Kommunen: Dunkle Gewitterwolken

Philipp Otto, Chefredakteur, Foto: Fritz Knapp Verlag GmbH

Um die kommunale Infrastruktur ist es bekanntermaßen nicht gut bestellt. Der Investitionsstau wächst und wächst und liegt aktuell bei fast 140 Milliarden Euro. Das birgt große Gefahren für Wachstum und Wohlstand. Entsprechend schlagen Ökonomen seit geraumer Zeit Alarm und fordern umfassende Investitionsprogramme. Das IW Köln beispielsweise hält zusätzlich Ausgaben von rund 450 Milliarden Euro in den kommenden zehn Jahren für nötig, damit die kommunale Infrastruktur nicht weiter verfällt. Die Rechnung: Rund 138 Milliarden Euro müssen in Schulen und Straßen fließen, weitere 20 Milliarden Euro in den Ausbau des öffentlichen Nahverkehrs. Zudem brauche es 75 Milliarden Euro für den Ausbau alternativer Energien, Stromnetze und Verkehrswege. Die nötigen Investitionsmittel für den Breitbandausbau belaufen sich auf 20 Milliarden Euro. Für den Bereich Bildung und Forschung werden noch einmal rund 110 Milliarden Euro veranschlagt.

Das Problem: Viele Kommunen sind arm. Zu arm teilweise, um die verschiedenen Fördergelder zu beantragen, mit denen der Bund sie unterstützen möchte. Denn diese erfordern immer auch einen gewissen Eigenanteil. Und nun kommt auch noch Corona! Laut Bundesfinanzminister Olaf Scholz werden die Steuereinnahmen im laufenden Jahr wegen der voraussichtlich schwersten Rezession der Nachkriegszeit um insgesamt 98,6 Milliarden Euro geringer ausfallen als noch im Herbst 2019 erwartet. Auf den Bund entfallen davon 44 Milliarden Euro, auf die Länder 35 Milliarden Euro und die Kommunen 15,6 Milliarden Euro. Entsprechend düster fällt der Ausblick der kommunalen Vertreter aus.
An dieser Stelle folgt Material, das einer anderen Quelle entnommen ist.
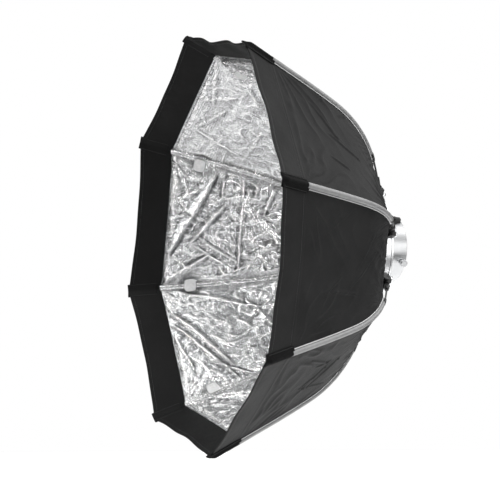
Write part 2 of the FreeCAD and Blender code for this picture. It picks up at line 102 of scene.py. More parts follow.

Laut KfW-Kommunalpanel 2020 rechnen die meisten Kommunen statt mit Haushaltsüberschüssen und sinkender Verschuldung, wie in den vergangenen Jahren, nun mit einbrechenden Einnahmen, wachsenden Ausgaben und einer wieder ansteigenden Verschuldung. 90 Prozent der befragten Kämmereien blicken pessimistisch auf das laufende Jahr, auch für 2021 erwarten acht von zehn Kommunen eine Verschlechterung der Haushaltslage.

Auf die Situation reagiert laut KfW-Befragung rund ein Viertel der Kommunen mit kurzfristigen Haushaltssperren, ein Drittel bereitet Nachtragshaushalte vor, um die finanziellen Folgen der Corona-Krise abzufangen. Im Ergebnis geht jede dritte Kommune von sinkenden oder stark sinkenden Investitionsausgaben im laufenden Jahr aus. Diese Einschätzung ändert sich auch nicht in der mittelfristigen Perspektive ab 2021. "Die Investitionsbedarfe der Kommunen waren schon vor der Corona-Krise hoch", sagt KfW-Chefvolkswirtin Dr. Fritzi Köhler-Geib. "Wenn jetzt die Haushaltsspielräume schrumpfen und deshalb Investitionen eingespart werden, ist das eine katastrophale Aussicht. Deutschland braucht öffentliche Investitionen in eine moderne Infrastruktur, um die Folgen der Krise zu bewältigen und als Voraussetzung für den Erhalt unseres Wohlstands in Deutschland." Jetzt, zur Bewältigung der Krise, gilt das sicher mehr denn je. Allein es fehlt der Glaube. Aber wie heißt es so schön: Die Hoffnung stirbt zuletzt. P.O.